In the same week, war with Iraq became the
only item on the menu, and storm season (otherwise known as
spring and early summer) officially reared up in Oklahoma.
Storms roll across the plains just about
every other night starting in March and continuing through
to June. We who've lived here for awhile have come to
know our meteorologists way too well, to the extent that we
went to see the movie Twister just because the weathermen
from the local affiliates here all had bit parts as themselves
in the movie.
It really started last weekend, but it got
rolling last night. We had actual twisters yesterday.
I watched the green and red and yellow dots move across a
computer-generated map of my state, detachedly saying, "Oh
yes, this one will probably hit us. Mmm-hmm. Yep,
that one could be trouble too." Figuring out what
time I needed to be ready to batten down the hatches, to dive
into the front closet with a mattress over me, huddled around
a radio and a flashlight.
Four years ago, give or take, I came home
from college in May to a destroyed neighborhood. The
worst tornado in the history of meteorological science had
struck just a stone's throw (literally) from my house - it
was by sheer grace of God and prevailing winds that my own
house had been saved (although literally lifted off
its foundation and set back down again in place). The
area around my house, my high school, and my life looked like
a war zone, like a bomb had gone off. So yesterday I
watched the weather, remembering what it was like to need
National Guard permission to drive to work, seeing bodies
being recovered from high up in trees, driving around giving
out gloves, water, or food to people who were suddenly homeless
and who had nothing left to do but literally dig through the
rubble of what had been their homes to try to find something
worth saving. Things are still being rebuilt here.

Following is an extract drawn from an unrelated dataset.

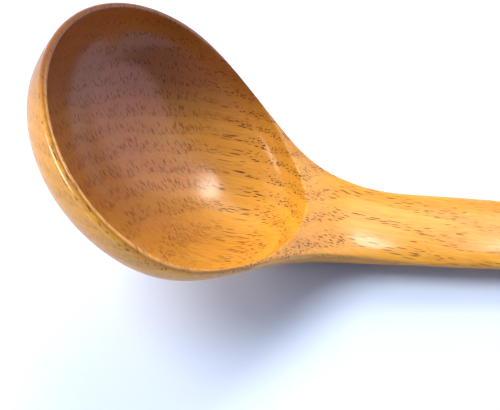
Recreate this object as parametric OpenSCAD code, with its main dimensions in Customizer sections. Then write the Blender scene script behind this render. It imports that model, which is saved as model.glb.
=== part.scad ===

I watched it come with a sense of futility
and steadfastness. It's been kind of like the war in
that sense: you watch it unfold and it just comes and really
there's not a whole lot you can do in the end. Of course,
it's worse with a tornado; you can't protest against the weather.
The Lord in Heaven laughs.
I kept wondering if Baghdad would look anything
like my neighborhood had after that F6 had got through with
us. It'll look worse, I know. It'll be worse than I
can imagine. And in the face of inevitable war, what
do I pray? Do I pray that something useful gets accomplished
here? That the world really does become a better
place as a result no matter how little I can forsee that?
I can pray that loss of life is kept to a minimum, I suppose,
and that the decisions that get made are made in wisdom.
And every time there's a tornado, I think
about Dorothy. After all, she got to just tap
her stylish yet affordable shoes together and think about
home, and bam, everything just seemed to end up all right.
But I look around at my rebuilt and crumbling world and I
know that this is home, that this is life and
where I am right now. It's a place full of fear and
infested with the Fall, and yet a place where people take
entire weeks off of work to drive around helping people dig
through rubble for a stuffed animal, a photo album, or a shred
of something normal and old and familiar.
It's confusing. How you can stare
down the gullet of a force of such powerful destruction and
change, and sometimes all you can do is just take cover.
Right or wrong, the war is going to change things just like
everything keeps changing.
The Lord in Heaven laughs, and knows, and
helps us know that power and control aren't the same thing.
The Lord gave us a home, a country, and a world and there's
really no place like it for better or for worse in all its
scariness and sin and tornadoes and odd compassion, it's ours
and that's what's wrong with it. We have no real power
here, only control over the petty stuff. Tornadoes and
wars keep coming to show us that it's not, none of it ever
was ours and we tremble to think we could lose it all
and finally have something really worthwhile.